En dichos comicios, que pasaron a la historia por los denominados “candidatos testimoniales” (muchos de los integrantes de la lista del Frente para la Victoria admitían no tener intención de desempeñar los cargos para los que se presentaban, sino que preferían continuar con sus responsabilidades ejecutivas a nivel nacional, provincial o municipal), Kirchner advirtió que muchos intendentes y algunos gobernadores lo habían “traicionado” al colocar “candidatos propios” en otras listas. Ya venía acumulando altos umbrales de desconfianza luego del conflicto con el campo del año anterior, cuando varios senadores oficialistas habían votado en contra de la resolución 125 (o se habían ausentado de la famosa sesión que terminó con el voto “no positivo” de Julio Cobos).
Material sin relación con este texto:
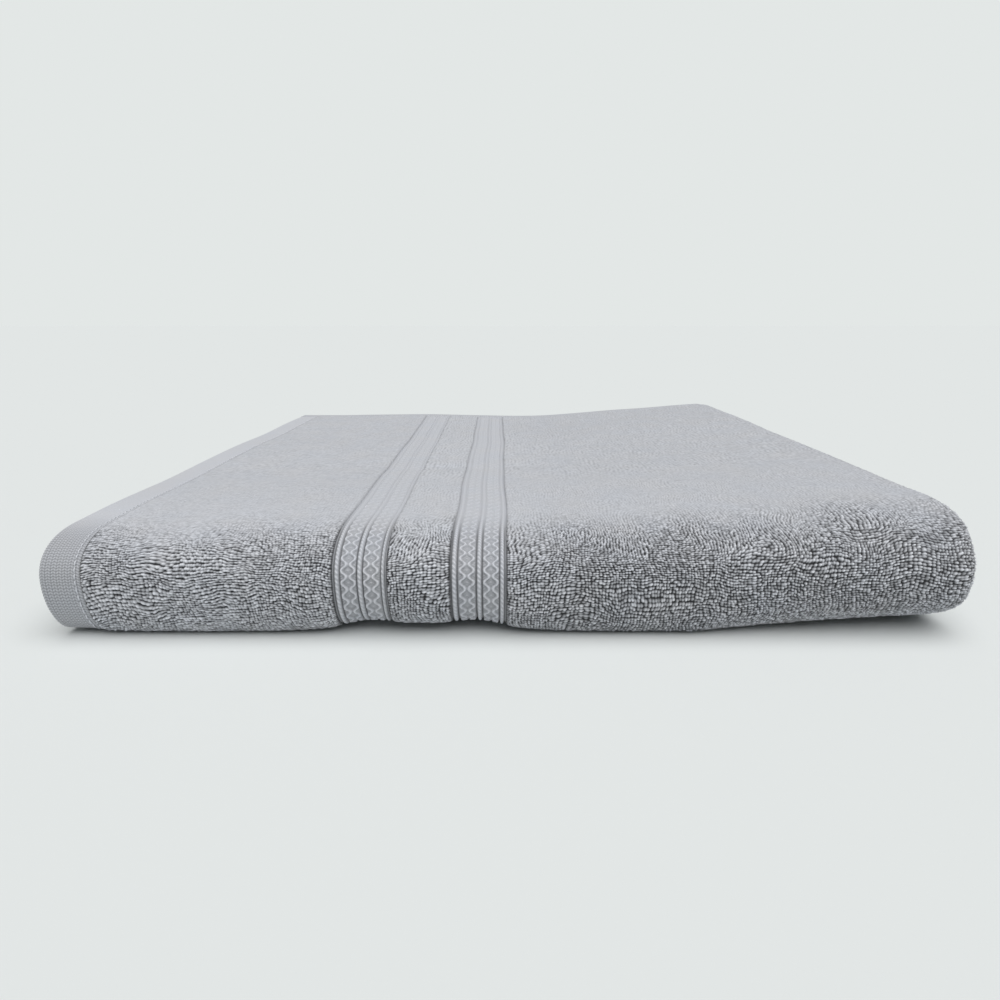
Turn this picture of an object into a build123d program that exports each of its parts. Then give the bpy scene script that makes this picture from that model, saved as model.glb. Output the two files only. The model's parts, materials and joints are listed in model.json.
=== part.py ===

Por eso, le encargó a un grupo de asesores (entre ellos, el exfrepasista Juan Manuel Abal Medina y el exalfonsinista Alejandro Tullio) que definieran un mecanismo para disciplinar a la tropa y evitar que algo parecido volviera a ocurrir.
Quien sin duda capitalizó a su favor las PASO fue CFK, en especial para imponer candidatos afines en muchas provincias y municipios bajo la amenaza de apoyar listas propias por fuera del peronismo, con el consecuente debilitamiento de los caudillos locales. Esto explica que sean ahora los gobernadores (e intendentes bonaerenses) quienes más buscan derribar este sistema. Perciben debilidad en Cristina y quieren aprovechar el momento. De paso, en una carambola a dos bandas, complican la situación interna de Juntos por el Cambio.